Ramped objects have a perspective so that usually the older things seem smaller. Most email programs are such that it is harder to find older messages, assuming that the system hasn't completely thrown them out already. Popular culture is also pretty ramped this way.
Fragmented objects consist of a series of separate epochs. In principle the exact same thing is constructed from scratch each time. Human life if fragmented, and now that my Flickr account is full, I will start a new one and continue over there instead of paying for a pro-account. I will leave my present account floating in the digital space to remind me of this year.
The arrival of such memorials frozen in time was written about by Umberto Eco in an old book of his, and this has been also somehow moralized upon. I can almost guess why. In most of the traditional cultural life tradition has turned into an institution that you take refuge in.
The only thing remaining of the Usenet newsgroups is some kind of a digital mummy. Everything that was in them and even more has been already said in blogs many times a lot better.
I can see the current blogosphere as kind of a sketch. I recently read the archives of some old blogs and they pretty much contained the same things as they do today, but shorter and more superficial.
I believe that such catastrophic writing makes sense. It is good to occasionally write things from scratch. It gives you a new point of view towards especially the most familiar and evident things and prevents you from getting stuck on a single track.
I don't know how to put this more accurately. This is one of those memes that I shall leave for others to build on. As I have stated earlier, I believe that ideas should be served as close to their initial form as possible. Editing and smoothing them only makes it harder for the others to grab them and develop them further. In the digital world repetition is a virtue, reaching for credibility is a sin, and originality is irrelevant.
When I was recently studying something, I noticed that when you have found a solution and done it, it is useful to throw away the notes for a moment and see if you could do it again the next day. Naturally this was more work, but for a moment I thought that I had found the philosopher's stone for deeper learning.

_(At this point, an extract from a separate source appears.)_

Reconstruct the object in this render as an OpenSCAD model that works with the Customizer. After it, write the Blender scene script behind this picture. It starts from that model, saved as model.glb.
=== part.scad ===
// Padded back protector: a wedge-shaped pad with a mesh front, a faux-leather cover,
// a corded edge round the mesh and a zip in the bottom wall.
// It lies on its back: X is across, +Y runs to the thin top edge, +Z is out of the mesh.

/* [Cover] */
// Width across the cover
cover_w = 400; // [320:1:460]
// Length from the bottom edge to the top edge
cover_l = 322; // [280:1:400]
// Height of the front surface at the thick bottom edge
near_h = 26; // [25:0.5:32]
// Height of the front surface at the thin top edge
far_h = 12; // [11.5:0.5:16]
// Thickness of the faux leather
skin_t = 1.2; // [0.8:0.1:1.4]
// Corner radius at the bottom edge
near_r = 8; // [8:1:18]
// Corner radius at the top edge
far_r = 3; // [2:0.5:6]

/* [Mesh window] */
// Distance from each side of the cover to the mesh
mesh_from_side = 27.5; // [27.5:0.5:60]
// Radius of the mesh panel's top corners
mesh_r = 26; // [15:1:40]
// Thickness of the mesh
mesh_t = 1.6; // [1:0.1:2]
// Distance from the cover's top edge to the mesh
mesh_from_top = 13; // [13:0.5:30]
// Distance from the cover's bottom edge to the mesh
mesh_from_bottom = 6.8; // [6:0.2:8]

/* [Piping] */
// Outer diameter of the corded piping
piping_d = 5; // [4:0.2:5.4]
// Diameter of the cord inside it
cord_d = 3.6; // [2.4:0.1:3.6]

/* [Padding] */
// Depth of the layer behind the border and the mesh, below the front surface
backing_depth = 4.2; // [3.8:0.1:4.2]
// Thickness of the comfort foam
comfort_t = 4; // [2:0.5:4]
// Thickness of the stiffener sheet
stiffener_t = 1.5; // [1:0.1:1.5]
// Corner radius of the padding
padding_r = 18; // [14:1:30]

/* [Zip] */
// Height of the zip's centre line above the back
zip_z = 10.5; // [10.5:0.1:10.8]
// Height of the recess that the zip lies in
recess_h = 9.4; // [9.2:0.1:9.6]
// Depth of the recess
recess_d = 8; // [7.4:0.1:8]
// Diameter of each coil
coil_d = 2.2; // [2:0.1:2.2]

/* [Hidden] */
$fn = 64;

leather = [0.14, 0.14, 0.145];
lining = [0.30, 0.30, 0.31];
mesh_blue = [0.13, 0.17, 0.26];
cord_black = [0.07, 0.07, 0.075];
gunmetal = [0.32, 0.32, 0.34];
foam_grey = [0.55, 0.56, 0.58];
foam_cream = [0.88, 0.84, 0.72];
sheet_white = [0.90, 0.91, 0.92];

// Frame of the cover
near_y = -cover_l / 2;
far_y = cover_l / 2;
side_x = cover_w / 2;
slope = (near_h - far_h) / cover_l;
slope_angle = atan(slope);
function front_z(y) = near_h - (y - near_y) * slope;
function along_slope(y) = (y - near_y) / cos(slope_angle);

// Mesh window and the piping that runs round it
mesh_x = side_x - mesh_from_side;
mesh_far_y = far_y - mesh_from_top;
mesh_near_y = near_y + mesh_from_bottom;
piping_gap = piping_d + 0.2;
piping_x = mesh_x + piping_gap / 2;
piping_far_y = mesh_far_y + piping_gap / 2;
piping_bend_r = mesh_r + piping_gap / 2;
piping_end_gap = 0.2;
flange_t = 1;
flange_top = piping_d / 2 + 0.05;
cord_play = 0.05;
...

This, of course, only as an analogy, and in other respects the digital tradition is more important than what some meatsack did and what it was like.
Somehow the following disclaimer taken from Yudkowsky's home page feels like it would fit here:Most of my old writing is horrifically obsolete. Essentially you should assume that anything from 2001 or earlier was written by a different person who also happens to be named "Eliezer Yudkowsky". 2002-2003 is an iffy call.
Didn't you have a post of the exactly same name in the past (long time ago)?
Posted by Tuomas | 7:36 PM
Very much possible. I can't remember which one-liners I have already used and which ones I have not.